The doctrine of res judicata is founded upon the principle that matters should reach finality and that the party referring the dispute should not be allowed to bring the same action again to the same or different forum. The principle of res judicata further contemplates that an Applicant needs to raise all the issues upon which he/she seeks relief, once, and in the same application.  It is entirely undesirable that a litigant brings multiple claims based on the same cause of action between the same parties. This is referred to as the “once and for all rule”.


Requirement for res judicata:

In SA National Defence Union and Another v Minister of Defence and Others (2003) 24 ILJ 2101 (T), it was held:

” The requisites for a valid defence of res judicata are that the matter adjudicated upon must have been for the same cause, between the same parties, and the same thing must have been demanded.”


In Yellow Star Properties v MEC Department of Development Planning and Local Government 2009 (3) All SA 475 (SCA) the Court amplified on this dictum in SA National Defence Union as follows:

“It is necessary to stress not only that the parties must be the same, but the same issue of fact or law which was an essential element of the judgment on which reliance is placed must have arisen and must be regarded as having been determined in the earlier judgment.”

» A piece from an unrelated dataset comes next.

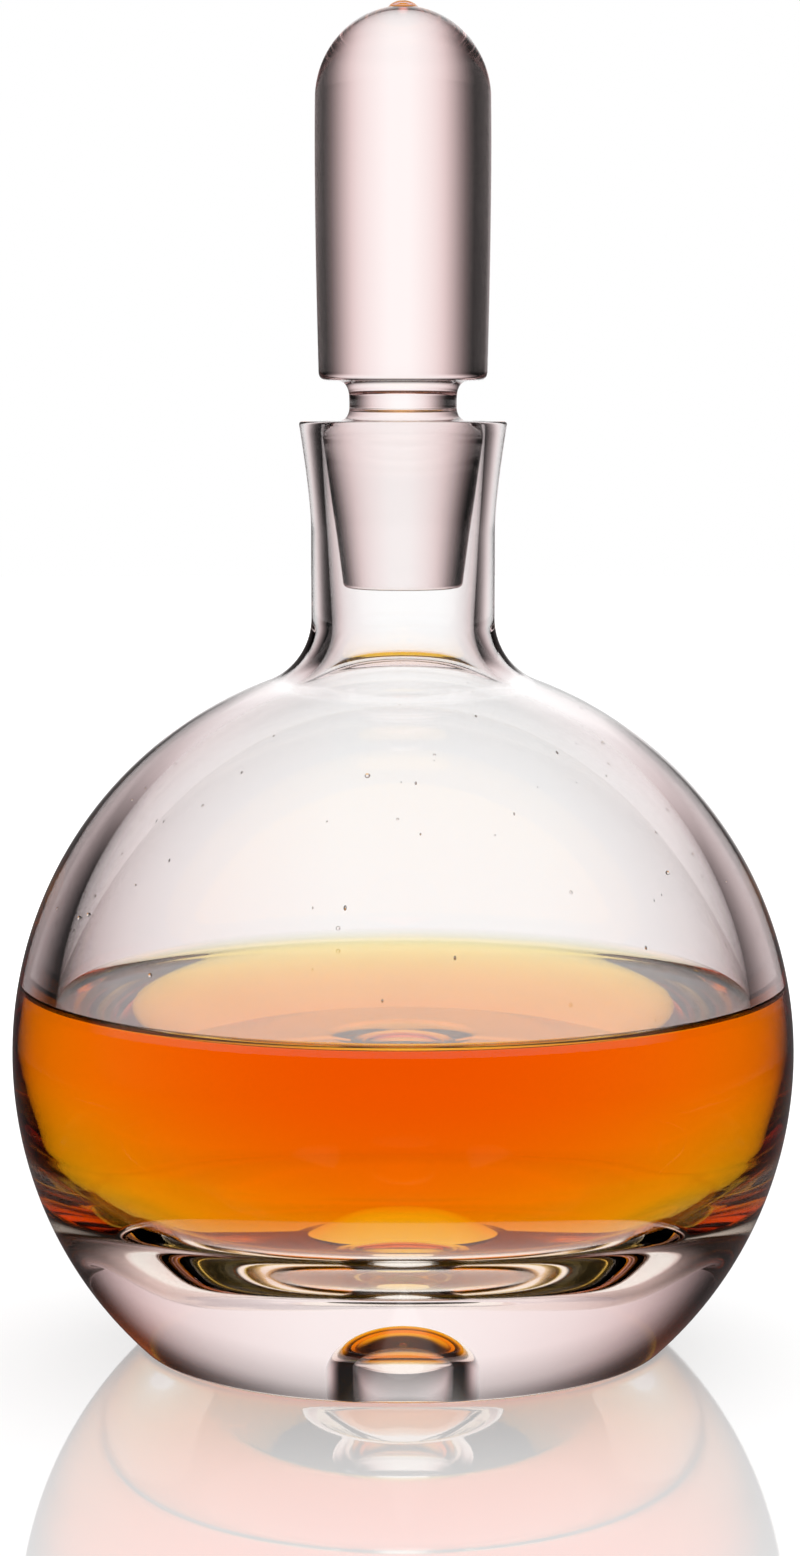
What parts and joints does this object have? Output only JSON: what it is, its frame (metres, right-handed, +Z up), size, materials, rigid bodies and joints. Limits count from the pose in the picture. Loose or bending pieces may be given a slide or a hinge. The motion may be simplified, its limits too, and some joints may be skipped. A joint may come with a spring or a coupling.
{
  "type": "decanter",
  "caption": "Thick blown glass globe decanter with a flared neck and a tall round-topped solid glass stopper, part filled with cognac.",
  "frame": {"origin": "middle of the foot, on the surface that the decanter stands on", "axes": "+Z up along the common axis of globe, neck and stopper; -Y towards the viewer of the picture, +X to their right"},
  "size_m": [0.14, 0.14, 0.2392],
  "materials": {
    "flask_glass": "polished",
    "stopper_glass": "polished",
    "cognac": "gloss"
  },
  "bodies": {
    "flask": {"decanter_body": "flask_glass", "cognac": "cognac"},
    "stopper": {"stopper": "stopper_glass"}
  },
  "joints": [
    {"name": "stopper_lift", "type": "slide", "parent": "flask", "child": "stopper", "axis": [0, 0, 1], "range_m": [0, 0.045]}
  ]
}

In MEC Department of Education, KwaZulu-Natal v Khumalo and Another (2010) 31 ILJ 2657 (LC), the Labour Court held:

Res judicata literally means “a matter already judged”; the doctrine is that the matter cannot be judged again. This is a presumption founded on public policy requiring litigation not to be endless, to be in good faith and to prevent the same claim being demanded more than once.”


In order for the defence of res judicata to apply, the dispute must be referred involving the same parties and the same issues of law or fact, of which have already been adjudicated or arbitrated upon.


In Fidelity Guards Holdings (Pty) Ltd v Professional Transport Workers Union and Others (1999), 20 ILJ 82 (LAC), the Labour Court held:

“The cause of action is the same whenever the same matter is in issue: Wolfaardt v Colonial Government 16 SC 250 at 253. The same issue must have been adjudicated upon.


An issue is a matter of fact or question of law in dispute between two or more parties which a court is called upon by the parties to determine and pronounce upon in its judgment, and is relevant to the relief sought.”


In PT Operational Services (Pty) Ltd v RAWUSA obo Ngweletsana (2013) 34 ILJ 1138 (LAC), in which Musi AJA provided that the doctrine of res judicata will only apply to a matter once the statutory duties and/or functions of the relevant administrative agency have been spent by its first exercise. Musi AJA proceeded to state that, if a claim were dismissed on the basis of a procedural point, such dismissal would be equivalent to an order of absolution in the instance in which case, the applicant would be able to set the matter down again.


Further, an Applicant that withdraws a dispute may not refer the same dispute where the nature of the dispute is materially the same.


Res Judicata and Lis Pendens

In the case of Feni v CCMA [2020], 10 BLLR 1001 (LAC), the applicant referred two disputes to the CCMA.   The first dispute was referred as an automatic unfair dismissal dispute, in which a certificate of non-resolution was issued, allowing the applicant to refer the dispute to the Labour Court, which the applicant did.   The next day the applicant referred the dispute again as an unfair dismissal dispute.   The issue in dispute before the Labour Appeal Court was to determine whether the CCMA had jurisdiction to conciliate and arbitrate the second referral.


Quoting Wallis J in the case of Caesarstone Sdot-Yam v World of Marble and Granite 2000 CC and others 2013 (6) SA 499, Davis JA stated: “(the doctrine of lis pendens) is that there should be a limit to the extent to which the same issue is litigated between the same parties and that it is desirable that there be finality in litigation. The courts are also concerned to avoid a situation where different courts pronounce on the same issue with the risk that they may reach different conclusions.” Davis JA also added that a plea of lis pendens “involves an intervention by the court to stay one or other of the proceedings because it is prima facie vexatious to bring two actions in respect of the same subject matter”.


In dismissing the Applicants referral, the Labour Appeal Court found that lis pendens found application in this dispute.  The applicant, in referring his dispute to the Labour Court, could in his application include grounds of the second referral in conjunction with his main dispute.


The Feni case sets out the application of the doctrines of res judicata and lis pendens, namely that:

For res judicata to apply, the matter involves the same parties and an issue of fact or law that is an essential element of the judgment on which reliance is. For lis pendens to apply, there must be one cause of action, being the same act of dismissal in multiple allegedly unfair dismissal disputes.